Our Founding Farmers

When the Declaration of Independence was signed on July 4, 1776, more than 90 percent of the workforce in the soon-to-be United States were farmers. Today, less than 2 percent of the population farms.

While most people, myself included, consider ourselves to be pretty lucky to have the ability to go to a grocery and buy food without having to make producing food our main occupation, I think we were pretty lucky that when the Revolutionary War began, we had a lot of farmers in the Continental Army.

Here’s why:

1. Farmers are used to all kind of weather


When George Washington was crossing the Delaware in the middle of winter, you can bet it was tough, but you can also bet it wasn’t the first time those farmers had gotten cold. Today’s farmers are outside working in all kinds of weather–snowstorms, rain, hail, high winds, and stifling heat.  This winter, when many folks in Indiana had snow days from work or school, farmers were out in the elements, taking care of their cows.

2. Farmers are optimistic

The Continental Army was fighting the best-trained, best-equipped, and most successful military in the world when they went up against the British, and they were basically farmers and militia members who oftentimes didn’t even have a uniform yet.  That kind of optimism is what gets farmers through the droughts, the bad milk price years, the sick animals, and all the other minor to major catastrophes that can befall a dairy farm throughout the year. It’s tough, but farmers know that things always get better.
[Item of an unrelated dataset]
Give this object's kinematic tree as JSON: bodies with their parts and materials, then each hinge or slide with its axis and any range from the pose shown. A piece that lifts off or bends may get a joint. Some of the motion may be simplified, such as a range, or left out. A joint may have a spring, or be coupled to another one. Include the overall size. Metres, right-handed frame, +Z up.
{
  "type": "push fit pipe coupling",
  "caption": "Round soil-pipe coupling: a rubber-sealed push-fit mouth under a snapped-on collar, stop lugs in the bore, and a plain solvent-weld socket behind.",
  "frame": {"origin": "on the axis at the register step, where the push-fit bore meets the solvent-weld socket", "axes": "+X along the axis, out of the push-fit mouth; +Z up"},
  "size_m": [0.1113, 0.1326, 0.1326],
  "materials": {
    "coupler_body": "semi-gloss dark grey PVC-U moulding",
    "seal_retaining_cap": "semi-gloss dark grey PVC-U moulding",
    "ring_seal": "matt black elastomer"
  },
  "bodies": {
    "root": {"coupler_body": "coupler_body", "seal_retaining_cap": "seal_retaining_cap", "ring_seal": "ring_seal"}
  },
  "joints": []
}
3. Farmers are resourceful

Many of the “soldiers” joining the Continental Army had to bring their own supplies or make due with what the rebel army had. Farmers are experts at fixing things, reusing things, inventing things and otherwise figuring out how to solve the problem with the tools available. In addition to milking cows, most farmers double as crop growers, mechanics, market analysts, and builders.

4. Farmers are patriotic

Something about being connected to the land, depending on the ground beneath your feet for your family’s bread and butter, gives you a strong tie to your homeland. America’s farmers do a lot for their country, too, by producing enough food for the United States to be a net exporter of agricultural products and to make inexpensive, safe food readily available throughout the country.